## PROVIDED DATA:
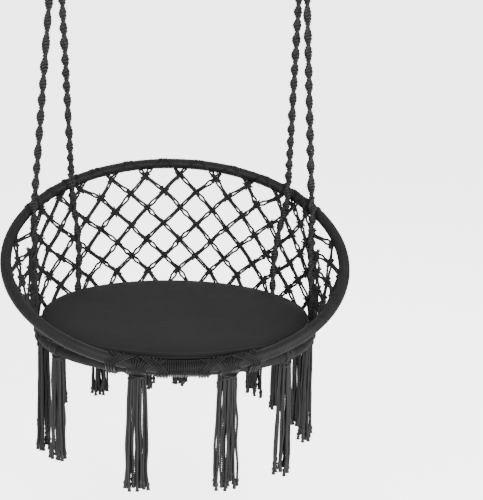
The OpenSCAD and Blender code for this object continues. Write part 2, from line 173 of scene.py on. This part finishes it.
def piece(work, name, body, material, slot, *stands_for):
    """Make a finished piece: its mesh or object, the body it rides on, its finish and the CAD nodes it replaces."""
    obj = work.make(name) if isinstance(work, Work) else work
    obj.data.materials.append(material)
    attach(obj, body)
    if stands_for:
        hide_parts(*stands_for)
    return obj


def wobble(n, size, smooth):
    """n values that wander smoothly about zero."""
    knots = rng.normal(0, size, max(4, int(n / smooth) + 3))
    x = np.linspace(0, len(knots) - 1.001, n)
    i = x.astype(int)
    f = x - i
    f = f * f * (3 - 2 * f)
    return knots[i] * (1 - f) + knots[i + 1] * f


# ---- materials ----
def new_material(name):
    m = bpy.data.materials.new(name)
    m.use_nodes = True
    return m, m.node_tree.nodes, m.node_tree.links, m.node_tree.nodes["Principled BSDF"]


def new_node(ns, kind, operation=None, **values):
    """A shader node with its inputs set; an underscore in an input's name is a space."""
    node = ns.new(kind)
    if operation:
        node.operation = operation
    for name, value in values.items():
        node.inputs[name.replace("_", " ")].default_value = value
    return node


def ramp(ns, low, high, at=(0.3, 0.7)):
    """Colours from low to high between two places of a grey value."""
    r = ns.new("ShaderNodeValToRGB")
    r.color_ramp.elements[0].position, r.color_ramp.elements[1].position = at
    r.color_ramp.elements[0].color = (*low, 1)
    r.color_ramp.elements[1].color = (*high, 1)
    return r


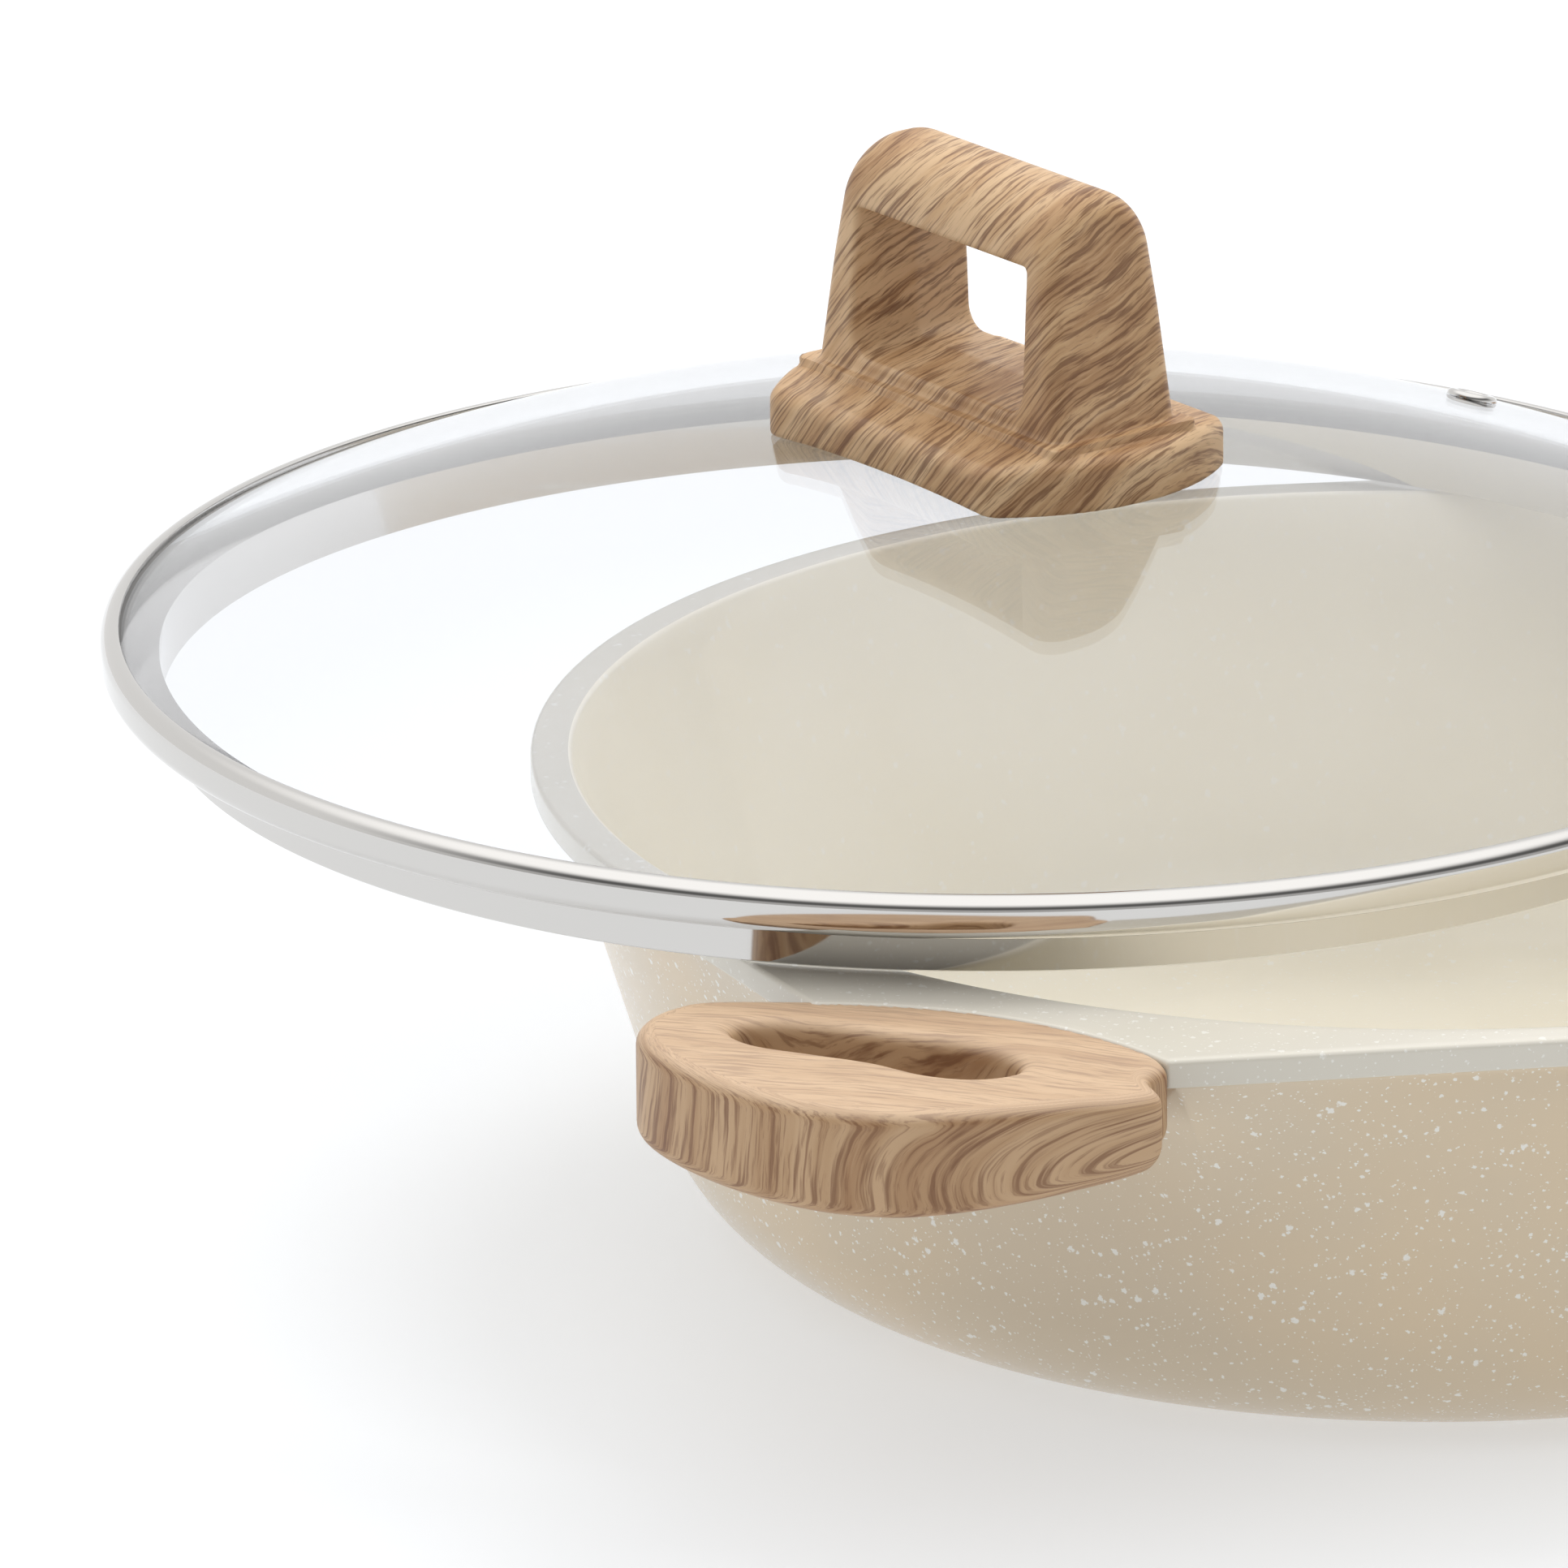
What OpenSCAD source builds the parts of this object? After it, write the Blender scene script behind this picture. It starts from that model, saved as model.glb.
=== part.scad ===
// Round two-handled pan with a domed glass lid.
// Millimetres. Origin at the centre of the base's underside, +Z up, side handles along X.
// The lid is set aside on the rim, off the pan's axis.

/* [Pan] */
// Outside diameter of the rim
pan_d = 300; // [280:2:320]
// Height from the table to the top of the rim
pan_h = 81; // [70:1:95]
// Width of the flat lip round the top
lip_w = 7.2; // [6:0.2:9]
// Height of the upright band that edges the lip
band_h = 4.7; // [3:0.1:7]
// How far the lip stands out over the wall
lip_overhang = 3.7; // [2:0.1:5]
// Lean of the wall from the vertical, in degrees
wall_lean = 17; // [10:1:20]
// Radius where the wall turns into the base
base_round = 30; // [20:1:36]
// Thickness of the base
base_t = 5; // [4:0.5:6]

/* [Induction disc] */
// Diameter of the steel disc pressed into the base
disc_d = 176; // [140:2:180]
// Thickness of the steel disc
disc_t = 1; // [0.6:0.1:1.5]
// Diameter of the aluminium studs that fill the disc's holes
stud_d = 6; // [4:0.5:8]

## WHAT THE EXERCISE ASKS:
Your task is to print the whole listing again exactly.

## PROBLEM SOLUTION:
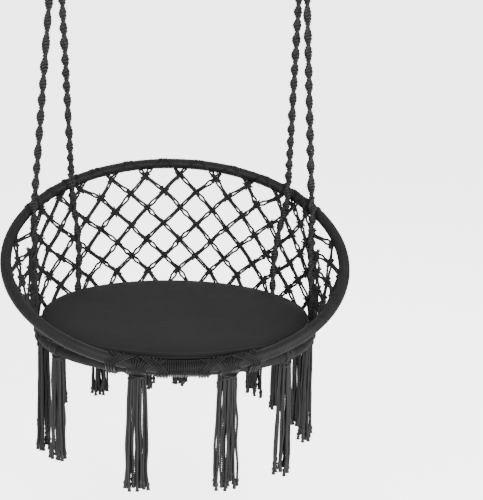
The OpenSCAD and Blender code for this object continues. Write part 2, from line 173 of scene.py on. This part finishes it.
def piece(work, name, body, material, slot, *stands_for):
    """Make a finished piece: its mesh or object, the body it rides on, its finish and the CAD nodes it replaces."""
    obj = work.make(name) if isinstance(work, Work) else work
    obj.data.materials.append(material)
    attach(obj, body)
    if stands_for:
        hide_parts(*stands_for)
    return obj


def wobble(n, size, smooth):
    """n values that wander smoothly about zero."""
    knots = rng.normal(0, size, max(4, int(n / smooth) + 3))
    x = np.linspace(0, len(knots) - 1.001, n)
    i = x.astype(int)
    f = x - i
    f = f * f * (3 - 2 * f)
    return knots[i] * (1 - f) + knots[i + 1] * f


# ---- materials ----
def new_material(name):
    m = bpy.data.materials.new(name)
    m.use_nodes = True
    return m, m.node_tree.nodes, m.node_tree.links, m.node_tree.nodes["Principled BSDF"]


def new_node(ns, kind, operation=None, **values):
    """A shader node with its inputs set; an underscore in an input's name is a space."""
    node = ns.new(kind)
    if operation:
        node.operation = operation
    for name, value in values.items():
        node.inputs[name.replace("_", " ")].default_value = value
    return node


def ramp(ns, low, high, at=(0.3, 0.7)):
    """Colours from low to high between two places of a grey value."""
    r = ns.new("ShaderNodeValToRGB")
    r.color_ramp.elements[0].position, r.color_ramp.elements[1].position = at
    r.color_ramp.elements[0].color = (*low, 1)
    r.color_ramp.elements[1].color = (*high, 1)
    return r


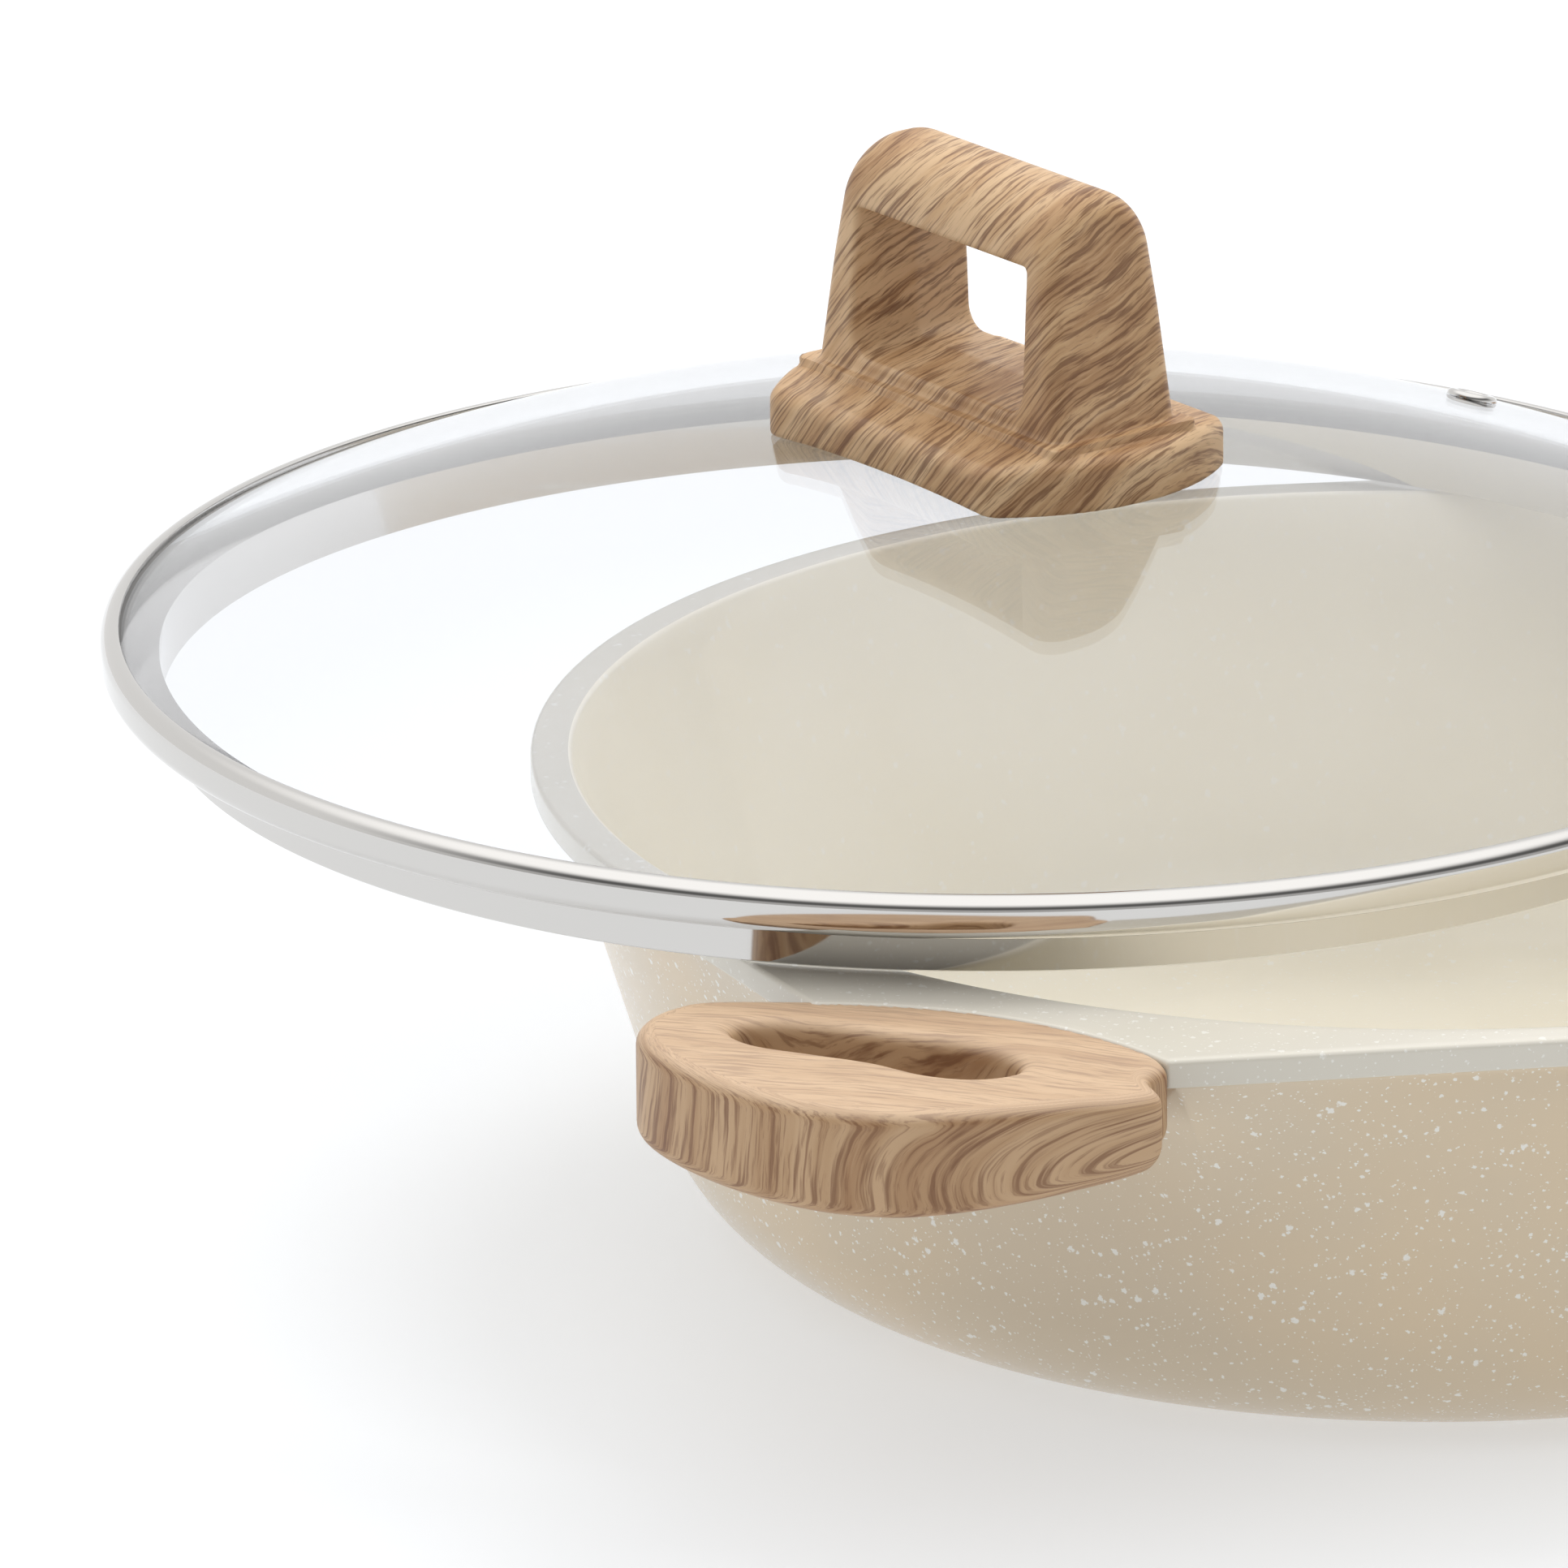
What OpenSCAD source builds the parts of this object? After it, write the Blender scene script behind this picture. It starts from that model, saved as model.glb.
=== part.scad ===
// Round two-handled pan with a domed glass lid.
// Millimetres. Origin at the centre of the base's underside, +Z up, side handles along X.
// The lid is set aside on the rim, off the pan's axis.

/* [Pan] */
// Outside diameter of the rim
pan_d = 300; // [280:2:320]
// Height from the table to the top of the rim
pan_h = 81; // [70:1:95]
// Width of the flat lip round the top
lip_w = 7.2; // [6:0.2:9]
// Height of the upright band that edges the lip
band_h = 4.7; // [3:0.1:7]
// How far the lip stands out over the wall
lip_overhang = 3.7; // [2:0.1:5]
// Lean of the wall from the vertical, in degrees
wall_lean = 17; // [10:1:20]
// Radius where the wall turns into the base
base_round = 30; // [20:1:36]
// Thickness of the base
base_t = 5; // [4:0.5:6]

/* [Induction disc] */
// Diameter of the steel disc pressed into the base
disc_d = 176; // [140:2:180]
// Thickness of the steel disc
disc_t = 1; // [0.6:0.1:1.5]
// Diameter of the aluminium studs that fill the disc's holes
stud_d = 6; // [4:0.5:8]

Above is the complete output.